Locke aparecia, pois, a par dos grandes instauradores da Lógica moderna, mas é em temas particularizados que se encontra a influência mais ou menos direta do pensamento próprio do Ensaio sobre o Entendimento Humano.

De modo geral, a epistemologia do Ensaio e, de modo particular, algumas afirmações concretas, desentranhavam implicações dificultosas, ou mais propriamente desastrosas, para o idealismo platonizante derivado da Escola de Cambridge, para a metafísica de Descartes e de Malebranche, para a ontologia escolástica e para a teologia dogmática; por isso, a par das críticas de estrutura filosófica, nas quais avultam os Novos Ensaios sobre o Entendimento Humano de Leibniz, o livro de Locke deu também ensejo a numerosas censuras de carácter ou de intenção teológica.

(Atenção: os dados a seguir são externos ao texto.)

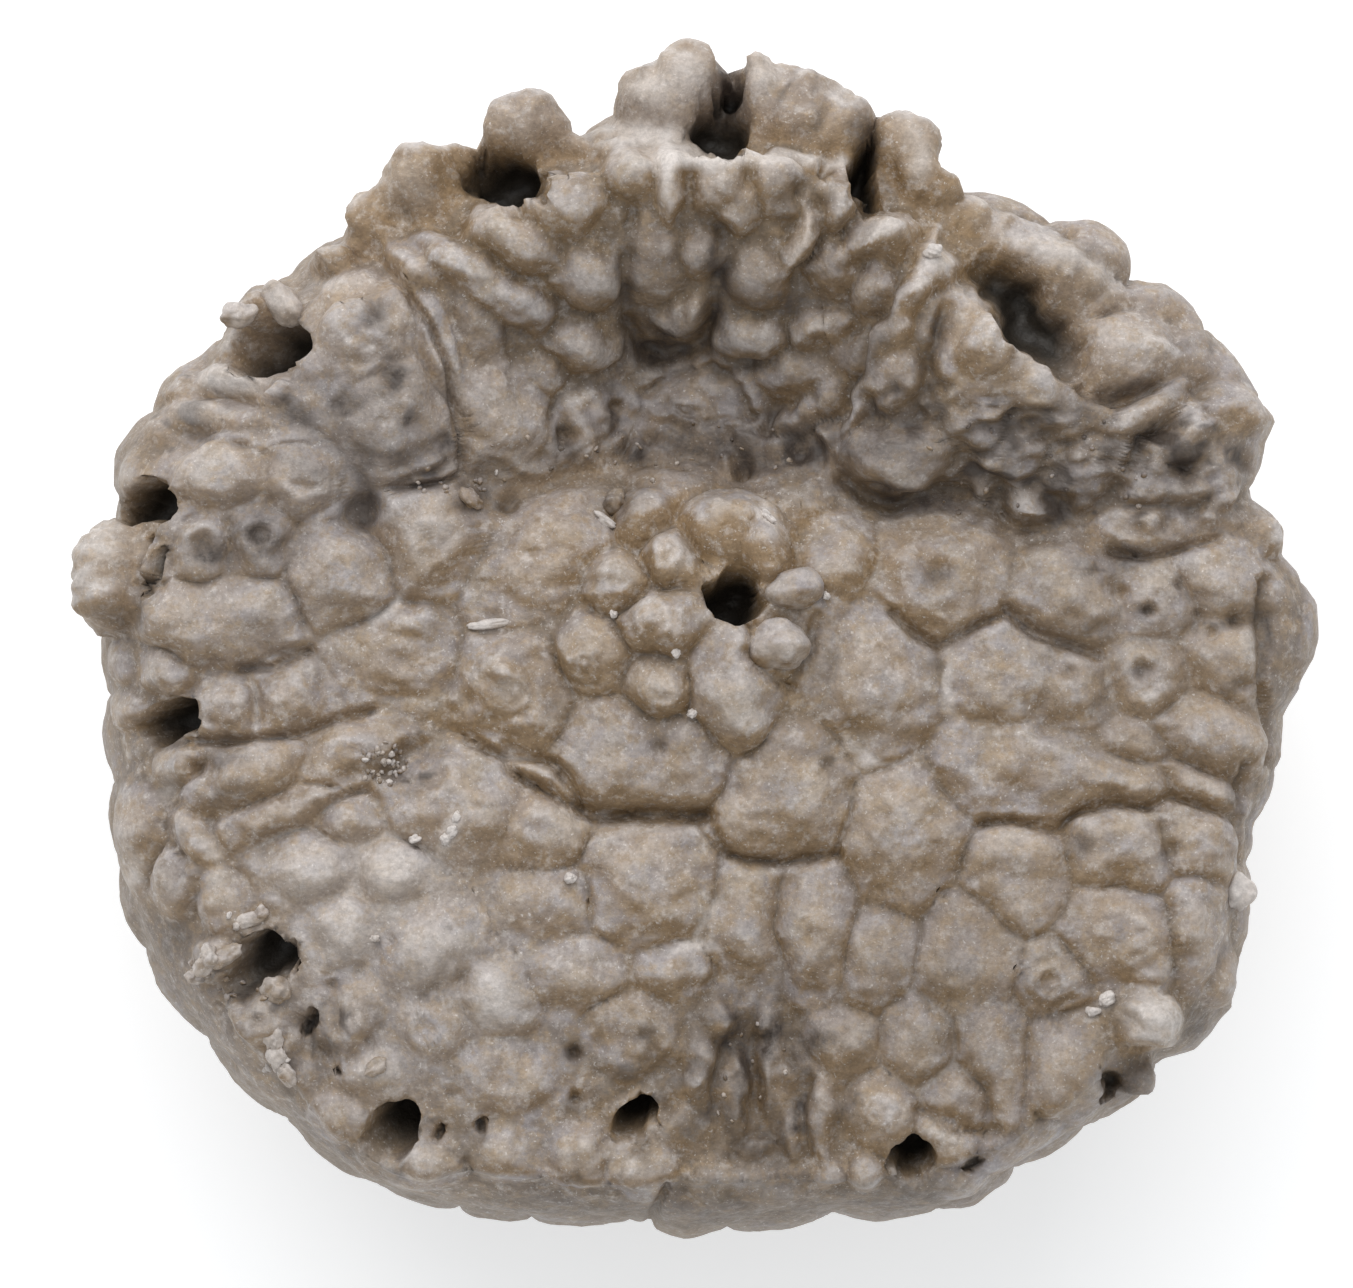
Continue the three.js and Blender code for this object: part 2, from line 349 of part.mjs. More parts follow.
// Moves a direction of the sphere on to a seam that passes close by, so that an edge of the mesh follows it
function snapToSeam(direction, plates) {
  const STEP = 0.004;
  const CLOSE = 0.4; // of the distance between neighbouring points of the sphere
  const spacing = 1.107 / (DETAIL + 1);
  const seamAt = (d) => locate(surfacePoint(d), plates).seam;
  const side = new THREE.Vector3(-direction.y, direction.x, 0);
  if (side.lengthSq() < 1e-6) return;
  side.normalize();
  const up = new THREE.Vector3().crossVectors(direction, side);
  const here = seamAt(direction);
  const stepped = (axis) => direction.clone().addScaledVector(axis, STEP).normalize();
  const slope = [side, up].map((axis) => (seamAt(stepped(axis)) - here) / STEP);
  const steepness = slope[0] ** 2 + slope[1] ** 2;
  const move = here / Math.sqrt(steepness);
  if (!(move < CLOSE * spacing)) return;
  direction.addScaledVector(side, (-here * slope[0]) / steepness);
  direction.addScaledVector(up, (-here * slope[1]) / steepness).normalize();
}

// The plated stone, from an icosahedron whose points are carried to the surface and raised along its normals
function platedSurface() {
  const sphere = new THREE.IcosahedronGeometry(1, DETAIL);
  sphere.deleteAttribute("normal");
  sphere.deleteAttribute("uv");
  const geometry = mergeVertices(sphere, 1e-5);
  const position = geometry.getAttribute("position");
  const plates = allPlates();
  const direction = new THREE.Vector3();
  for (let i = 0; i < position.count; i++) {
    direction.fromBufferAttribute(position, i).normalize();
    snapToSeam(direction, plates);
    position.setXYZ(i, ...surfacePoint(direction).toArray());
  }
  geometry.computeVertexNormals();
  const normal = geometry.getAttribute("normal");
  const point = new THREE.Vector3();
  const out = new THREE.Vector3();
  for (let i = 0; i < position.count; i++) {
    point.fromBufferAttribute(position, i);
    out.fromBufferAttribute(normal, i);
    // the stem facet stays bare, and the plates stand out less where they face sideways
    const bare = point.z > 4 ? 1 : smooth(STEM_RADIUS, STEM_RADIUS + 1.5, Math.hypot(point.x, point.y));
    const sideways = point.z > 4 ? THREE.MathUtils.lerp(RELIEF_AT_OUTLINE, 1, Math.abs(out.z)) : 1;
    point.addScaledVector(out, relief(point, plates) * bare * sideways);
    // the lowest bosses are worn flat where the calyx stands on them
    position.setXYZ(i, point.x, point.y, Math.max(0, point.z));
  }
  geometry.deleteAttribute("normal");
  return geometry;
}

// A closed geometry as a solid that can be cut
function solid(geometry) {
  const bare = geometry.clone();
  bare.deleteAttribute("normal");
  bare.deleteAttribute("uv");
  const merged = mergeVertices(bare, 1e-4);
  return new wasm.Manifold(
    new wasm.Mesh({
      numProp: 3,
      vertProperties: new Float32Array(merged.getAttribute("position").array),
      triVerts: new Uint32Array(merged.index.array),
    }),
  );
}

// A tapering pit that opens at the upper side and leans outwards from the middle
function pit([x, y, long, wide, turn, depth, lean]) {
  const above = 4;
  const shaft = new THREE.CylinderGeometry(1.1, 0.7, depth + above, 10);
  shaft.rotateX(Math.PI / 2);
  shaft.translate(0, 0, (above - depth) / 2);
  shaft.scale(long, wide, 1);
  shaft.rotateZ(radians(turn));
  const sideways = new THREE.Vector3(-y, x, 0).normalize();
  shaft.applyMatrix4(new THREE.Matrix4().makeRotationAxis(sideways, radians(lean)));
  shaft.translate(x, y, topHeight(x, y));
  return solid(shaft);
}

// The finished calyx: the plated stone with its pits and the stem's canal cut
function calyx() {
  let stone = solid(platedSurface());
  for (const opening of OPENINGS) stone = stone.subtract(pit(opening));
  const lumen = new THREE.CylinderGeometry(LUMEN_RADIUS, LUMEN_RADIUS, 5, 10);
  lumen.rotateX(Math.PI / 2);
  lumen.translate(0, 0, 1.5);
  const { vertProperties, triVerts } = stone.subtract(solid(lumen)).getMesh();
  const geometry = new THREE.BufferGeometry();
  geometry.setAttribute("position", new THREE.BufferAttribute(vertProperties, 3));
  geometry.setIndex(new THREE.BufferAttribute(triVerts, 1));
  geometry.computeVertexNormals();
  return geometry;
}

const calcite = new THREE.MeshStandardMaterial({ color: 0x8c8071, roughness: 0.6, metalness: 0 });
const body = new THREE.Mesh(calyx(), calcite);
body.name = "calyx";
const fossil = new THREE.Group();
fossil.add(body);

export default fossil;
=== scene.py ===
# A fossil crinoid calyx lying on a plain pale floor, with its tegmen up and the camera straight above it.
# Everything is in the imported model's frame, with +Z up. The calyx is worked out in millimetres and built in
# metres, as the rest is.
import math

import bpy
import numpy as np
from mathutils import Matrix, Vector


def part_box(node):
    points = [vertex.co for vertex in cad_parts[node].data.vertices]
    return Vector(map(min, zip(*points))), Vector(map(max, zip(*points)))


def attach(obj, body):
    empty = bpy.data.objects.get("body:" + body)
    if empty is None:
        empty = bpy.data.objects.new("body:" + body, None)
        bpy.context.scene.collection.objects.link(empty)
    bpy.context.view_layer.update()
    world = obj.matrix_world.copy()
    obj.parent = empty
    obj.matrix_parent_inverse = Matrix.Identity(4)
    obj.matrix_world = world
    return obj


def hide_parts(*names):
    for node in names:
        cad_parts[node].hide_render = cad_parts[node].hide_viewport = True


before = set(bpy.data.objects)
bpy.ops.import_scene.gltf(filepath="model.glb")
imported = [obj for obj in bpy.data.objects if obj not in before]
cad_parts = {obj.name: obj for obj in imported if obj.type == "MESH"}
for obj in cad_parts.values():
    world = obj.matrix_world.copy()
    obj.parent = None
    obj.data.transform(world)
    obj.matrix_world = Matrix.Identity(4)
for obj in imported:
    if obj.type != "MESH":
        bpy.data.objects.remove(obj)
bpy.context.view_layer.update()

# ---------------------------------------------------------------------------------------------------------
# Calyx: the stony body of a sea lily, one piece of calcite. The tegmen, its upper side, swells and sinks
# inside a margin with a step, and a bowl below curves in to the stem's facet. It isn't fixed to anything: it
# rests on its base. First comes its general form, as if it had no plates.

MM = 0.001
RIM_HEIGHT = 22.0  # general level of the tegmen
WIDEST_LEVEL = 15.5  # height at which the bowl is widest, on the side that it leans to
WIDEST_RISE = 3.0  # how much higher that is on the opposite side
LEAN = math.radians(235)  # direction in which the bowl leans out from under the tegmen
BASE_RADIUS = 23.0  # radius that the bowl's profile applies to low down
LOBES_REACH = 0.35  # share of the way down the bowl in which the outline's lobes fade out
LEAN_REACH = 0.5  # share of the way down the bowl in which its lean fades out
SHOULDER_WIDTH = 0.3  # least width of the shoulder between margin and outline
STEP_SHARE = 0.13  # share of the shoulder's width that the step outside the margin takes

# Outline of the bowl and shoulder from above, anticlockwise from the right, without the arm stubs
OUTLINE = [
    [25, 0.2], [25, 1.4], [24.6, 2.3], [23.7, 3.2], [23.6, 4.3], [23.2, 4.9], [22.6, 5.6], [22.8, 7.2],
    [22.9, 8], [23.3, 8.8], [21.8, 10.9], [20.1, 13.1], [19.1, 13.9], [17.8, 14.3], [17.3, 15.5],
    [16.3, 16.4], [14.5, 16.7], [12.3, 17.5], [11, 17.8], [9.4, 18.6], [8.2, 19.7], [6.6, 20.7],
    [3.6, 21.6], [1.4, 21.7], [-0.6, 21.7], [-2.6, 20.7], [-4.4, 19.8], [-6.4, 20], [-8.4, 19.4],
    [-10, 18.8], [-11.7, 17.5], [-13, 16], [-14.3, 15.9], [-15.7, 14.4], [-17.3, 13.9], [-18.4, 12.3],
    [-19.5, 11], [-20.5, 10.4], [-22.6, 7.4], [-23, 6.2], [-22.8, 4.9], [-22.8, 3.6], [-23.1, 2.4],
    [-23, 1.1], [-23.2, -0.2], [-23.2, -2.8], [-23, -5.1], [-22.9, -8.7], [-22.4, -11.2], [-21.2, -13.7],
    [-19.9, -15.3], [-17.6, -18], [-14.6, -20.5], [-12.7, -21.9], [-10.3, -22.6], [-8.1, -23.1],
    [-4.6, -23.4], [-1.6, -23.4], [0, -24], [2.5, -23.7], [6.1, -23.1], [10, -23], [11.5, -22.5],
    [13.6, -20.9], [16.2, -19.5], [18.1, -18.2], [19, -16.8], [20.3, -16.2], [21.8, -14.8], [22.1, -12.4],
    [22.4, -10.3], [22.6, -7.4], [23.2, -6.2], [23.8, -4.7], [23.7, -3], [24.7, -1.9],
]

# Radius of the tegmen's margin, every 10 degrees from +X towards +Y
MARGIN = [
    22.2, 21.5, 21.3, 18.9, 17.4, 17.2, 18.0, 18.5, 18.9, 18.9, 18.7, 18.0,
    18.1, 17.9, 18.7, 18.8, 20.8, 21.4, 21.2, 20.3, 21.2, 21.9, 23.5, 23.7,
    24.2, 22.6, 22.0, 21.5, 21.7, 22.7, 23.6, 23.7, 23.2, 23.0, 22.4, 22.3,
]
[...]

Iniciou-as, de algum modo, o idealista John Norris dois meses após a saída do Ensaio com a carta sobre Some cursory Reflexions upon a book called An Essay concerning Human Understanding publicada em apêndice ao Christian Blessedness or Discourses upon the Beatitudes (Londres, 1690), na qual, dentre outras objecções, acentuava que a afirmação da origem empírica de todas as ideias implicava a inexistência da ideia de Deus, visto dela não haver conhecimento por experiência direta.

Esta crítica, que é cronologicamente a primeira, ficou como que apagada perante a de Stillingfleet, capelão de Carlos II e bispo de Worcester, cujo livro contra « Unitários” e Deístas, A discourse in Vindication of the doctrine of the Trinity (1696), abriu uma prolongada polémica, dando ensejo a que Locke precisasse e desenvolvesse algumas ideias que expusera no Ensaio e a que tomasse vulto e consistência a oposição e a controvérsia teológica.